§ What this task involves: Each line of the material below that holds the word "OpenSCAD" needs to be copied.

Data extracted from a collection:

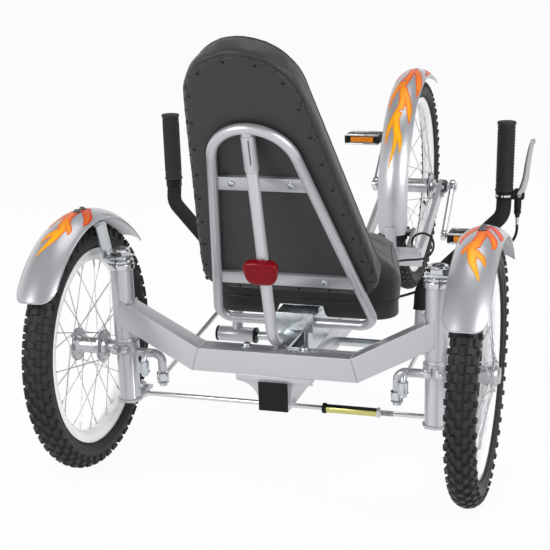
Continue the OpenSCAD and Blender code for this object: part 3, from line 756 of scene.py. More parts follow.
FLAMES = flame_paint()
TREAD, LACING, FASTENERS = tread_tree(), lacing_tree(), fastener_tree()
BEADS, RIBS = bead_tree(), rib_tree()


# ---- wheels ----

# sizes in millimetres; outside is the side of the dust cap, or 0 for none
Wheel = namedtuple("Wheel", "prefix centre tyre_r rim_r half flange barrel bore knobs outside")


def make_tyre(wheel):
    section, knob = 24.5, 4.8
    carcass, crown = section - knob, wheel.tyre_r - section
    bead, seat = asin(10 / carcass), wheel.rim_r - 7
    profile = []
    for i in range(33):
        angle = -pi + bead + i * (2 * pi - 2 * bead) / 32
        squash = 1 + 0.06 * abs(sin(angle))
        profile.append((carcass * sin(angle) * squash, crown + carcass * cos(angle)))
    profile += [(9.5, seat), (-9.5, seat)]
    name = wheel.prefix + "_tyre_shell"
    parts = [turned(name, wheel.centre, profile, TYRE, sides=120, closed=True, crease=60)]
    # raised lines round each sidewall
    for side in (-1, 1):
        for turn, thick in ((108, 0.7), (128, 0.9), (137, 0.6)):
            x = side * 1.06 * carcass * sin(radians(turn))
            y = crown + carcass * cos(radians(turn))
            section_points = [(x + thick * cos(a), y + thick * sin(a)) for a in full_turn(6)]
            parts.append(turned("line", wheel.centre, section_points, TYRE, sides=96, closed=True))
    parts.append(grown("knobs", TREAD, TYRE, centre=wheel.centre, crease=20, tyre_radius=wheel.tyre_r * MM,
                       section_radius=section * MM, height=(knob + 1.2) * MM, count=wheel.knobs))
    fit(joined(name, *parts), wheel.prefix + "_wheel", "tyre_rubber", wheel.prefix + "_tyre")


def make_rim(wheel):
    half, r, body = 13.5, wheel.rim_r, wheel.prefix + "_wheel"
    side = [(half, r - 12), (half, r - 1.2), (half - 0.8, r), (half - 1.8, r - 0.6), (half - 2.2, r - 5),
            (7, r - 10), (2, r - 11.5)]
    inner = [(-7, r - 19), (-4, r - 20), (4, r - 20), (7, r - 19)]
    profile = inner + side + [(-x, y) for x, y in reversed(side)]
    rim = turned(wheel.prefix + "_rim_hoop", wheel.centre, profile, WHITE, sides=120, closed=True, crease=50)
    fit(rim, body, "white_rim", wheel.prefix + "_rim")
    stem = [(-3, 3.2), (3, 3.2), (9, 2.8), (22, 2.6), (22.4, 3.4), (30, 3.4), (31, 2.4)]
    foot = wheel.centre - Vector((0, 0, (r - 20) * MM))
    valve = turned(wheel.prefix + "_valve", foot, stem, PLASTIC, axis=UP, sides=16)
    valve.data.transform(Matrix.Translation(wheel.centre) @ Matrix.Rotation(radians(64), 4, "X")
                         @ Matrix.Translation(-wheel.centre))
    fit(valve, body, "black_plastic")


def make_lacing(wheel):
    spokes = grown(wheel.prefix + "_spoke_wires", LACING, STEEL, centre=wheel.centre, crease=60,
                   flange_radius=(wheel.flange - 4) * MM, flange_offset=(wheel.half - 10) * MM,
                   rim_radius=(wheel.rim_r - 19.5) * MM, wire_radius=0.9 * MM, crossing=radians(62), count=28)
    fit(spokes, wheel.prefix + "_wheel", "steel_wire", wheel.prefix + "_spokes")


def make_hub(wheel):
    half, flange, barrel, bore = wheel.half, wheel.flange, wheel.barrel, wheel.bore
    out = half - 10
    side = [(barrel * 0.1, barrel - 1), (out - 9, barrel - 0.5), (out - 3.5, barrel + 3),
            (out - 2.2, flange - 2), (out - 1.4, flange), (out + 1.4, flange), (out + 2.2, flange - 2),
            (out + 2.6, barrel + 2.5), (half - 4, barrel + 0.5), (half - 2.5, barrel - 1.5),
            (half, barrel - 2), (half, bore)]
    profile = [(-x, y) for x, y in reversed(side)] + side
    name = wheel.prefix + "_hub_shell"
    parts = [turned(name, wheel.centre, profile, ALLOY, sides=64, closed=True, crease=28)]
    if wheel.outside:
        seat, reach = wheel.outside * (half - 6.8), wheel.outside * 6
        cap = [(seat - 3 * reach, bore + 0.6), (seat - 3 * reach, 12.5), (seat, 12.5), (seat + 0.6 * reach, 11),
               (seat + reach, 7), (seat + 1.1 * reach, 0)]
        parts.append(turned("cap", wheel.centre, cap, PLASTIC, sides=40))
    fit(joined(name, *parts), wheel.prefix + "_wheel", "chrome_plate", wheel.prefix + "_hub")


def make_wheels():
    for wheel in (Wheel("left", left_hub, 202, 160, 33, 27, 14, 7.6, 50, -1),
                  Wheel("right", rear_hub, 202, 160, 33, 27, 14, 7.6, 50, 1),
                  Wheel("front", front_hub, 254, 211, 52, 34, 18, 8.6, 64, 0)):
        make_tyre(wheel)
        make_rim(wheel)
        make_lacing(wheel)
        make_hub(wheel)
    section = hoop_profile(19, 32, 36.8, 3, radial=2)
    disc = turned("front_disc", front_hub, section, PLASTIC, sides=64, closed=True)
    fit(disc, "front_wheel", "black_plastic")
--
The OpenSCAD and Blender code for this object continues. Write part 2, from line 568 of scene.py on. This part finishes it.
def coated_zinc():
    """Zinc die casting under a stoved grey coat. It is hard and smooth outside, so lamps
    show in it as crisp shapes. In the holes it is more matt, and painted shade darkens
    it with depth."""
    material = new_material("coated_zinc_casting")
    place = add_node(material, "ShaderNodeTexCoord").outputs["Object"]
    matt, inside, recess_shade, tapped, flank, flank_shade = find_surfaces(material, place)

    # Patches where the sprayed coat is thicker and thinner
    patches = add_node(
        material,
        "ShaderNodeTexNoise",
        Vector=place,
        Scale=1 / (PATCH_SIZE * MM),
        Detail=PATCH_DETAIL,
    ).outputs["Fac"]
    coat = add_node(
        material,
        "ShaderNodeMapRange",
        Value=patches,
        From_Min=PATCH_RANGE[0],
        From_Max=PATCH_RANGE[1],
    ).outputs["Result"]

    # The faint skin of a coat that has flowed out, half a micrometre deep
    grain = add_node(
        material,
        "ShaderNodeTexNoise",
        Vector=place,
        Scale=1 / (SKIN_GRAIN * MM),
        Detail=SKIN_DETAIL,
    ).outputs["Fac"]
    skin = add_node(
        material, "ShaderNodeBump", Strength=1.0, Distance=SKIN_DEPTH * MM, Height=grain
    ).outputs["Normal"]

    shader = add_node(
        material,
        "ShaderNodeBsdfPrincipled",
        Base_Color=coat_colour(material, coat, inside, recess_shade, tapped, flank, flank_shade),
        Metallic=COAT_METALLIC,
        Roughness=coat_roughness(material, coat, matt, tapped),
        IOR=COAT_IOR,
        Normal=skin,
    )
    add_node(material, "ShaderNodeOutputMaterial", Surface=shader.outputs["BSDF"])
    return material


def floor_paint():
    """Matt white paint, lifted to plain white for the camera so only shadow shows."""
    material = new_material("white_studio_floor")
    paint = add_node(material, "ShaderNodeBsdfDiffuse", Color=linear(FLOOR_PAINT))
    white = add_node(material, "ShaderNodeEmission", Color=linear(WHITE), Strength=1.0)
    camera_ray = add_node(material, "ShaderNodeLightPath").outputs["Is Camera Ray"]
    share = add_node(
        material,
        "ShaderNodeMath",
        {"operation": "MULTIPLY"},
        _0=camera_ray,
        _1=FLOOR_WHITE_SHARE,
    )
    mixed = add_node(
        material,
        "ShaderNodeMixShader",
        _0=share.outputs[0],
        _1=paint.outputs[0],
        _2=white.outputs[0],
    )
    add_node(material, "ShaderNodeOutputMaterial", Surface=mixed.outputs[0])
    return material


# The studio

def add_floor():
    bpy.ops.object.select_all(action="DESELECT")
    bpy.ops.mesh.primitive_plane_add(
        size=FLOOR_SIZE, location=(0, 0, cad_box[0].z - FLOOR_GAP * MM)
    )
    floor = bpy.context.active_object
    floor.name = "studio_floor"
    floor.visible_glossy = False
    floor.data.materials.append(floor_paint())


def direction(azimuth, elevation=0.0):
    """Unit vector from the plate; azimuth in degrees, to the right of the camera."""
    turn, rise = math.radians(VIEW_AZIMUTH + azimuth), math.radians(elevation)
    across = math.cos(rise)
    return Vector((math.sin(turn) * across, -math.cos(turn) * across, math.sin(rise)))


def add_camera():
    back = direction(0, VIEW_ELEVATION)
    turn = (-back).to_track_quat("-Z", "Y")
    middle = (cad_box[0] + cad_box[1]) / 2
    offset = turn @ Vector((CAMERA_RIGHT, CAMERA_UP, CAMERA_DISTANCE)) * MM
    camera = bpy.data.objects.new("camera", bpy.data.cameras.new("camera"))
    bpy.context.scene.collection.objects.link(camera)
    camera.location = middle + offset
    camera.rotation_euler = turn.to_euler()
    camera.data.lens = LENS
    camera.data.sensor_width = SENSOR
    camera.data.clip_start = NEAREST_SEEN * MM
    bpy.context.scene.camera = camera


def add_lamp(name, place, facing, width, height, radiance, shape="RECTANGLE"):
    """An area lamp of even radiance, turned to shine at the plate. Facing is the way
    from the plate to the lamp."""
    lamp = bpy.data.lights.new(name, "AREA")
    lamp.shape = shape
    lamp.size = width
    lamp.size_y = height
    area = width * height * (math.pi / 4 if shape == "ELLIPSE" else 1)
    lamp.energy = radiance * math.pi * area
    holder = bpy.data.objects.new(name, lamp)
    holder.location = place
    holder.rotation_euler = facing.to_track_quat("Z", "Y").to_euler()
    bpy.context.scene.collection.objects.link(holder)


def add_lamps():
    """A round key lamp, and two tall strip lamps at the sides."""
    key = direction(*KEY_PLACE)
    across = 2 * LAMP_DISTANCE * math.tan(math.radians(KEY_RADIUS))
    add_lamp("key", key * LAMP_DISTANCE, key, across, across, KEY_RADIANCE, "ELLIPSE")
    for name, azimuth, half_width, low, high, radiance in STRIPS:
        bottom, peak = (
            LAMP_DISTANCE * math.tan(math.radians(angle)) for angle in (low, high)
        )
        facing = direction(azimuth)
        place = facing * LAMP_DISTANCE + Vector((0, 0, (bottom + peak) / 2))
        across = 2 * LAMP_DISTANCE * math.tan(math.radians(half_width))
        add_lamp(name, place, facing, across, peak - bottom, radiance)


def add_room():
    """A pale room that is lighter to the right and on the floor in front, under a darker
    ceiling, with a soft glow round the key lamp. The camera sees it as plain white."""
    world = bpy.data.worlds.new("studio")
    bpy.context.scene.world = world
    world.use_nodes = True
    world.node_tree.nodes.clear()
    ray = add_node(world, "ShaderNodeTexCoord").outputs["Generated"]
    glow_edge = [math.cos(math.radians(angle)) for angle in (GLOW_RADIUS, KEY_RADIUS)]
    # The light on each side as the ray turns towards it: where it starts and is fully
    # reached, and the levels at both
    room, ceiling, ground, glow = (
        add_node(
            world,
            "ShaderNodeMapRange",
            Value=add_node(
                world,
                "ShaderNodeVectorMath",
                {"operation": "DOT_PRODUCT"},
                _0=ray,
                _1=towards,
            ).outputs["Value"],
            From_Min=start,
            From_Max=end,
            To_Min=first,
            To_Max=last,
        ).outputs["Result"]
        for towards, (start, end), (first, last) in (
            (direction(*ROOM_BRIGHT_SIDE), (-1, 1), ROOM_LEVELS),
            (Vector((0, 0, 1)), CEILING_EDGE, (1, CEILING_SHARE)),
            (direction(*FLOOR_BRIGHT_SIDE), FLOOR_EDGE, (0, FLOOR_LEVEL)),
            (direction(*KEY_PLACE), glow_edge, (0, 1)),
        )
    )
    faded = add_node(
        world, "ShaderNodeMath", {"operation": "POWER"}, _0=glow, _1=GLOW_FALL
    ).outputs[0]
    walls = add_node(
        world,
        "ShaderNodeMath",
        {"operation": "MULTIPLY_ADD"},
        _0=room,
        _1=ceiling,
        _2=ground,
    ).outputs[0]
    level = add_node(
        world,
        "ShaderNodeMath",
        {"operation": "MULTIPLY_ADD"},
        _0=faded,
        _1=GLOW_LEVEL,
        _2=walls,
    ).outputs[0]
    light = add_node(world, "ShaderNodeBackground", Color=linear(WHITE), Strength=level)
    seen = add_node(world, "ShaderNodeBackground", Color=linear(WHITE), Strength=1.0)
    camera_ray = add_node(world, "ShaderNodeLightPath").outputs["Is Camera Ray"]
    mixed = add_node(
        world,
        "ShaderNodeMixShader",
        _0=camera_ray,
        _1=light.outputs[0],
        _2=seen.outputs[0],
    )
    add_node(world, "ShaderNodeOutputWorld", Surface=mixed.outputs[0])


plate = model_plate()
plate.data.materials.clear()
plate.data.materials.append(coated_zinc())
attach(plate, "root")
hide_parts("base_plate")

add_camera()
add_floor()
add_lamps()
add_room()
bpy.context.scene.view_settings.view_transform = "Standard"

§ Exercise answer:
Continue the OpenSCAD and Blender code for this object: part 3, from line 756 of scene.py. More parts follow.
The OpenSCAD and Blender code for this object continues. Write part 2, from line 568 of scene.py on. This part finishes it.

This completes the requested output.